Right up until now the US dollar remains the key global currency, something I don’t think will change for years simply for lack of a credible alternative. But that is not the same as continued US economic dominance. The advanced economies’ share of global GDP at purchasing power parity (PPP) in 2017 was only about 40%, of which the US was 15%. China was 19% and India 8%. Simply put, the US and the West are not as important a part of the global economy as they used to be. The trend growth of China and India, plus other medium-sized economies such as Indonesia, Mexico and Brazil, is higher than that of the West, partly because it’s easier to “catch up” with established productivity levels of the advanced economies than to advance the best practice productivity itself. The Western productivity growth trend appears to have slowed down markedly in the last 20 years. Although some of the explanation may be statistical (it’s harder to measure and capture the economic value of many digital services) there is a general view in the world of economic policy that growth has definitely slowed. The logic, in the absence of major setbacks for the likes of China and India, is that these developing countries will narrow the gap with the Western economic success.
So the world economy is already looking much more pluralistic than before. A more common term used in the political realm is “multipolar”: there are now various sources of economic, military and diplomatic power in the world, of which the US may still be the largest but it is no longer dominant. On top of that the formerly strong coalition of advanced economies is increasingly at odds, partly owing to President Trump’s policies but the trend was there before him and will probably continue after.
The world has 195 countries but they are organised, either officially or in many cases tacitly, into various shifting groups and alliances. It was ever thus. Although nation states have legal independence, they are forced or choose to trade some of their sovereignty for economic advantage or in some cases to avoid annoying powerful neighbours. So we can see at least three “poles” in this multipolar world, grouped around economic power: the US, Europe and China. If we look further at economic integration, especially trade, we can talk of North America, Europe (mainly the EU), China and Japan as four trade hubs. Japan and South Korea are very highly integrated economically with China but neither wishes to be dominated by its neighbour. Given the very troubled history of this region, the dynamics of power between China and Japan in particular are going to be very interesting. So it’s premature to talk of Eastasia as a single monolith but, given the slow growth of the Japanese economy compared with that of China, it’s increasingly reasonable to talk of a China-dominated regional economy.
Europe’s economy is roughly the same size as that of the US, though with a lot more people. Unlike the US, China, and India, which are all continent-sized countries, the continent of Europe (which some people argue is really just a large peninsula on the huge Eurasian land mass) has never been under a single political authority (even the Roman Empire was a largely Mediterranean entity, the Roman army never conquered most of northern Europe – or Scotland). So Europe, if we take that to be roughly the same as the EU, has great economic wealth and influence, especially in trade and in standard-setting. But it has limited political or diplomatic influence. There is no EU army and, apart from the old imperial powers France and the UK, most of Europe enjoys a peace dividend of lower military spending (something that greatly annoys a lot of Americans, not just President Trump, as it makes the NATO alliance seem rather one-sided).

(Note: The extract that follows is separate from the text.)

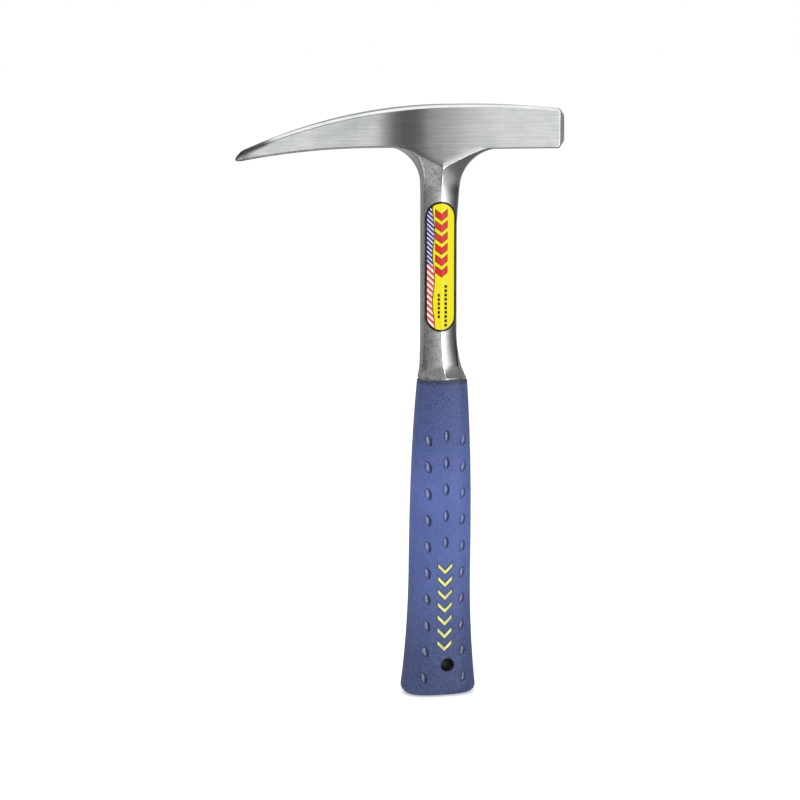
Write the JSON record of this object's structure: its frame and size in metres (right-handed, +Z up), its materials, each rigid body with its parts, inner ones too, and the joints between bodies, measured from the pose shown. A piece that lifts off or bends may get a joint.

This is one reason Europe is different from the US and China. The other reason why the EU Is a very long way from turning into Orwell’s Eurasia is that Russia, the world’s largest country by territory, is not in the EU and has a very different geography, politics and economy from that of Europe. Although it’s only 3% of world GDP by PPP, it matters because it spends a large fraction of that GDP on the military and is the only semi-global military power to rival the US (though China is catching up). So it is unlikely that “Europe” including Russia will be a single entity any time soon.
The first half of this century is likely to see the continued relative decline of US influence in the world and its replacement in Asia by that of China. This may be only a temporary stage, because if India keeps growing at a high single digit rate, which is plausible (unlike China it has continued population growth for some decades to come) but by no means guaranteed, then it could overtake China’s economy in the second half of this century. Long before that the world may become dominated by the rivalry of the two most populous nations, who happen to be Himalayan neighbours.
It’s not just about economics, but that other aspect of globalisation, the media. Google’s Executive Chairman Eric Schmidt recently said that the Internet was splitting in two, because China was building its own online world. Writers from the two Chinese newsletters I follow (SupChina and Bill Bishop at Axios China) both pointed out that this is largely already a fact. People in China have both different companies running their online world, and they have different news and information sources from those in the West (apart from the minority who access The Economist, Google, New York Times, Bloomberg and so on using an increasingly costly VPN). China is also building its own satellite positioning system (as is Europe). The Belt and Road Initiative is mainly an economic project but it’s also about a wider Chinese cultural influence, which is already being pushed globally through Confucius Institutes.
But the core of the growing “divorce” as it’s being referred to, between the US and China is economics. Whatever deal may or may not end the current trade war, the prevailing opinion in much of the US foreign policy world is that the US must do something to stop China catching up in high technology investment. China, mirroring this view, increasingly seems to be determined to build a high tech economy independent of the rest of the world.
What Orwell called “oligarchical collectivism” in 1984 was more an extrapolation from the conditions of 1948, when he wrote it, than a forecast of the future. But the world is, I think, entering a very different phase from that of the previous 200 years when the US, Europe and Japan largely dominated world affairs because of their economic power (which they translated into often brutally effective military power). The US isn’t going away and I think it’s a bit early to write off Europe or Japan, but all face the headwinds of lower productivity growth, and ageing populations, reinforced by negative population growth in Japan and much of Europe. Asia’s future in the next generation is perhaps China’s to lose but there are many other people in Asia who do not want China to dominate. So the world will be a bit more complicated than the three power blocs of 1984. Many countries have hoped for freedom from the dominance of western ideas, but we shall see what they get instead.